Rows from an object dataset:
━━━━

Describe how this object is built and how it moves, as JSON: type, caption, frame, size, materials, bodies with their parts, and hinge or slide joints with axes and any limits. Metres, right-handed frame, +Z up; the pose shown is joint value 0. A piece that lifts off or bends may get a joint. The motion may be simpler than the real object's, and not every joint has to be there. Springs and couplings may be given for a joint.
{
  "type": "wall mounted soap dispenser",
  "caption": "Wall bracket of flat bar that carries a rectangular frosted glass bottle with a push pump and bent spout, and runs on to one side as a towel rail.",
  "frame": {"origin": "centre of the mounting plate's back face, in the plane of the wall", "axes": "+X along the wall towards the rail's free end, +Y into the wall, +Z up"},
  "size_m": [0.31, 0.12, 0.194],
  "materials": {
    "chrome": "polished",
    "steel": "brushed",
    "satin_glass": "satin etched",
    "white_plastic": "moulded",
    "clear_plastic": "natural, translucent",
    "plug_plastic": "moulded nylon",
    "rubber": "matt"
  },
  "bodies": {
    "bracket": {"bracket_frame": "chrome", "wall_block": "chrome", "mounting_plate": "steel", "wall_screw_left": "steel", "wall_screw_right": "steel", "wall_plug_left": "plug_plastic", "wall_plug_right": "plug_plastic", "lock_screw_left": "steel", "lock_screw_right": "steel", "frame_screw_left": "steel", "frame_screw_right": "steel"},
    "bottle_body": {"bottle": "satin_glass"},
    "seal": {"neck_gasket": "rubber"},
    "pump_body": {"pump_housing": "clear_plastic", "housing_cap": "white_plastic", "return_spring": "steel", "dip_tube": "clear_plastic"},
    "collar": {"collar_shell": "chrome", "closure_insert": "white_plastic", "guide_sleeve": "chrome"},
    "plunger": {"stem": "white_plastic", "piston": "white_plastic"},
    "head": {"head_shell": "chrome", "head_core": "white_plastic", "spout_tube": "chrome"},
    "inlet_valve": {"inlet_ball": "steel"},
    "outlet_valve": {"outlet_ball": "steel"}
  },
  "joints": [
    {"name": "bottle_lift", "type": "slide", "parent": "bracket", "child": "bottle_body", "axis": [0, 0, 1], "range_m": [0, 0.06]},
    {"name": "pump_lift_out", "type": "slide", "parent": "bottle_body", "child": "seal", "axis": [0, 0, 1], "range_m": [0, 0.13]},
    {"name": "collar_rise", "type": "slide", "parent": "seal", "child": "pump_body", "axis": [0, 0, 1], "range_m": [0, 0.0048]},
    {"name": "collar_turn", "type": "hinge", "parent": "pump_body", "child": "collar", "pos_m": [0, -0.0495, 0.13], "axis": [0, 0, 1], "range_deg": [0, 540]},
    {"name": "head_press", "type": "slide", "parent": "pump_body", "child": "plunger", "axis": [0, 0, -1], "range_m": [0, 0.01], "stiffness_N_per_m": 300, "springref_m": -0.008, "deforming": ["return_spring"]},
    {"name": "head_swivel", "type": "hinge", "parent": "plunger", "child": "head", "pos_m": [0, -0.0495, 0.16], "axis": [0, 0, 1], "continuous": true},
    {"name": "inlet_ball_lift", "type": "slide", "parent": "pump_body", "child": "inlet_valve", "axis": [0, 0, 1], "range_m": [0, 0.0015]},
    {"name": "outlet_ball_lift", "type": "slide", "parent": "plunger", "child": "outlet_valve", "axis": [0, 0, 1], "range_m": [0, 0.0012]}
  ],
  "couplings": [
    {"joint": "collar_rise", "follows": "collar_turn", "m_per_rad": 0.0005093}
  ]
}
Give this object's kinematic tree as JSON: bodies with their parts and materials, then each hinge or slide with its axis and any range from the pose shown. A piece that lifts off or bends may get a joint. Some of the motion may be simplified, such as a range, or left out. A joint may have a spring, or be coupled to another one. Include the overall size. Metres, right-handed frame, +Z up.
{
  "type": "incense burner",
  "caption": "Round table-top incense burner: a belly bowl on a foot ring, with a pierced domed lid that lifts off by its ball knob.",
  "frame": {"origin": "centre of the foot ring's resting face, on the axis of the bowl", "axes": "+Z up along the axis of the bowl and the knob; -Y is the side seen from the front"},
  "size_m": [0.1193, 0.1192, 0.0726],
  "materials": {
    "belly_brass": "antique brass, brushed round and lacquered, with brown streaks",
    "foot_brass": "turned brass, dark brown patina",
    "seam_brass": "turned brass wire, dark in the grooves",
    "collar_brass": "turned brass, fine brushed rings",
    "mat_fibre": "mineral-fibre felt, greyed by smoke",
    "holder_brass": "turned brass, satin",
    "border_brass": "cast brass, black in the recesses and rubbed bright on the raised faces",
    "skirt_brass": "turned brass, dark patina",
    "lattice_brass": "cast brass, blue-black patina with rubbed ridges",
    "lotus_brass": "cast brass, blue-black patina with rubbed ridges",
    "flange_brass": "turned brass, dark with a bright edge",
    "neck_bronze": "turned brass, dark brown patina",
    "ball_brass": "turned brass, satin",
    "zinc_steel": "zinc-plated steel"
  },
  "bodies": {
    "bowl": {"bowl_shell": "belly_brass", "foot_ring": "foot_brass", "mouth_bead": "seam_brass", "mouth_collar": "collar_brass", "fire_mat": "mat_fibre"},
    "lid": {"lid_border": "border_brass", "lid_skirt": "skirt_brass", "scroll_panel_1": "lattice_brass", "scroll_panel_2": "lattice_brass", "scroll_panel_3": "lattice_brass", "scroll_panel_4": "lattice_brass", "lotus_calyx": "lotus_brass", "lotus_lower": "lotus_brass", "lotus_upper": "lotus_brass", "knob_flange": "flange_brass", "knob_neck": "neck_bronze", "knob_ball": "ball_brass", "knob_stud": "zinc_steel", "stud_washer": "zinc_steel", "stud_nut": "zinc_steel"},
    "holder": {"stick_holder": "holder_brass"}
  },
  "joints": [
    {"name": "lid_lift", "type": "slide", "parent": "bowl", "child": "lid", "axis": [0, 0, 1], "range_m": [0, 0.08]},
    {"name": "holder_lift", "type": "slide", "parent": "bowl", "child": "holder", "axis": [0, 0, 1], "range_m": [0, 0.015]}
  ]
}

━━━━

● **Short exercise**
Print the listing above in its entirety, with every line exact.

● **Problem solution**
Describe how this object is built and how it moves, as JSON: type, caption, frame, size, materials, bodies with their parts, and hinge or slide joints with axes and any limits. Metres, right-handed frame, +Z up; the pose shown is joint value 0. A piece that lifts off or bends may get a joint. The motion may be simpler than the real object's, and not every joint has to be there. Springs and couplings may be given for a joint.
{
  "type": "wall mounted soap dispenser",
  "caption": "Wall bracket of flat bar that carries a rectangular frosted glass bottle with a push pump and bent spout, and runs on to one side as a towel rail.",
  "frame": {"origin": "centre of the mounting plate's back face, in the plane of the wall", "axes": "+X along the wall towards the rail's free end, +Y into the wall, +Z up"},
  "size_m": [0.31, 0.12, 0.194],
  "materials": {
    "chrome": "polished",
    "steel": "brushed",
    "satin_glass": "satin etched",
    "white_plastic": "moulded",
    "clear_plastic": "natural, translucent",
    "plug_plastic": "moulded nylon",
    "rubber": "matt"
  },
  "bodies": {
    "bracket": {"bracket_frame": "chrome", "wall_block": "chrome", "mounting_plate": "steel", "wall_screw_left": "steel", "wall_screw_right": "steel", "wall_plug_left": "plug_plastic", "wall_plug_right": "plug_plastic", "lock_screw_left": "steel", "lock_screw_right": "steel", "frame_screw_left": "steel", "frame_screw_right": "steel"},
    "bottle_body": {"bottle": "satin_glass"},
    "seal": {"neck_gasket": "rubber"},
    "pump_body": {"pump_housing": "clear_plastic", "housing_cap": "white_plastic", "return_spring": "steel", "dip_tube": "clear_plastic"},
    "collar": {"collar_shell": "chrome", "closure_insert": "white_plastic", "guide_sleeve": "chrome"},
    "plunger": {"stem": "white_plastic", "piston": "white_plastic"},
    "head": {"head_shell": "chrome", "head_core": "white_plastic", "spout_tube": "chrome"},
    "inlet_valve": {"inlet_ball": "steel"},
    "outlet_valve": {"outlet_ball": "steel"}
  },
  "joints": [
    {"name": "bottle_lift", "type": "slide", "parent": "bracket", "child": "bottle_body", "axis": [0, 0, 1], "range_m": [0, 0.06]},
    {"name": "pump_lift_out", "type": "slide", "parent": "bottle_body", "child": "seal", "axis": [0, 0, 1], "range_m": [0, 0.13]},
    {"name": "collar_rise", "type": "slide", "parent": "seal", "child": "pump_body", "axis": [0, 0, 1], "range_m": [0, 0.0048]},
    {"name": "collar_turn", "type": "hinge", "parent": "pump_body", "child": "collar", "pos_m": [0, -0.0495, 0.13], "axis": [0, 0, 1], "range_deg": [0, 540]},
    {"name": "head_press", "type": "slide", "parent": "pump_body", "child": "plunger", "axis": [0, 0, -1], "range_m": [0, 0.01], "stiffness_N_per_m": 300, "springref_m": -0.008, "deforming": ["return_spring"]},
    {"name": "head_swivel", "type": "hinge", "parent": "plunger", "child": "head", "pos_m": [0, -0.0495, 0.16], "axis": [0, 0, 1], "continuous": true},
    {"name": "inlet_ball_lift", "type": "slide", "parent": "pump_body", "child": "inlet_valve", "axis": [0, 0, 1], "range_m": [0, 0.0015]},
    {"name": "outlet_ball_lift", "type": "slide", "parent": "plunger", "child": "outlet_valve", "axis": [0, 0, 1], "range_m": [0, 0.0012]}
  ],
  "couplings": [
    {"joint": "collar_rise", "follows": "collar_turn", "m_per_rad": 0.0005093}
  ]
}
Give this object's kinematic tree as JSON: bodies with their parts and materials, then each hinge or slide with its axis and any range from the pose shown. A piece that lifts off or bends may get a joint. Some of the motion may be simplified, such as a range, or left out. A joint may have a spring, or be coupled to another one. Include the overall size. Metres, right-handed frame, +Z up.
{
  "type": "incense burner",
  "caption": "Round table-top incense burner: a belly bowl on a foot ring, with a pierced domed lid that lifts off by its ball knob.",
  "frame": {"origin": "centre of the foot ring's resting face, on the axis of the bowl", "axes": "+Z up along the axis of the bowl and the knob; -Y is the side seen from the front"},
  "size_m": [0.1193, 0.1192, 0.0726],
  "materials": {
    "belly_brass": "antique brass, brushed round and lacquered, with brown streaks",
    "foot_brass": "turned brass, dark brown patina",
    "seam_brass": "turned brass wire, dark in the grooves",
    "collar_brass": "turned brass, fine brushed rings",
    "mat_fibre": "mineral-fibre felt, greyed by smoke",
    "holder_brass": "turned brass, satin",
    "border_brass": "cast brass, black in the recesses and rubbed bright on the raised faces",
    "skirt_brass": "turned brass, dark patina",
    "lattice_brass": "cast brass, blue-black patina with rubbed ridges",
    "lotus_brass": "cast brass, blue-black patina with rubbed ridges",
    "flange_brass": "turned brass, dark with a bright edge",
    "neck_bronze": "turned brass, dark brown patina",
    "ball_brass": "turned brass, satin",
    "zinc_steel": "zinc-plated steel"
  },
  "bodies": {
    "bowl": {"bowl_shell": "belly_brass", "foot_ring": "foot_brass", "mouth_bead": "seam_brass", "mouth_collar": "collar_brass", "fire_mat": "mat_fibre"},
    "lid": {"lid_border": "border_brass", "lid_skirt": "skirt_brass", "scroll_panel_1": "lattice_brass", "scroll_panel_2": "lattice_brass", "scroll_panel_3": "lattice_brass", "scroll_panel_4": "lattice_brass", "lotus_calyx": "lotus_brass", "lotus_lower": "lotus_brass", "lotus_upper": "lotus_brass", "knob_flange": "flange_brass", "knob_neck": "neck_bronze", "knob_ball": "ball_brass", "knob_stud": "zinc_steel", "stud_washer": "zinc_steel", "stud_nut": "zinc_steel"},
    "holder": {"stick_holder": "holder_brass"}
  },
  "joints": [
    {"name": "lid_lift", "type": "slide", "parent": "bowl", "child": "lid", "axis": [0, 0, 1], "range_m": [0, 0.08]},
    {"name": "holder_lift", "type": "slide", "parent": "bowl", "child": "holder", "axis": [0, 0, 1], "range_m": [0, 0.015]}
  ]
}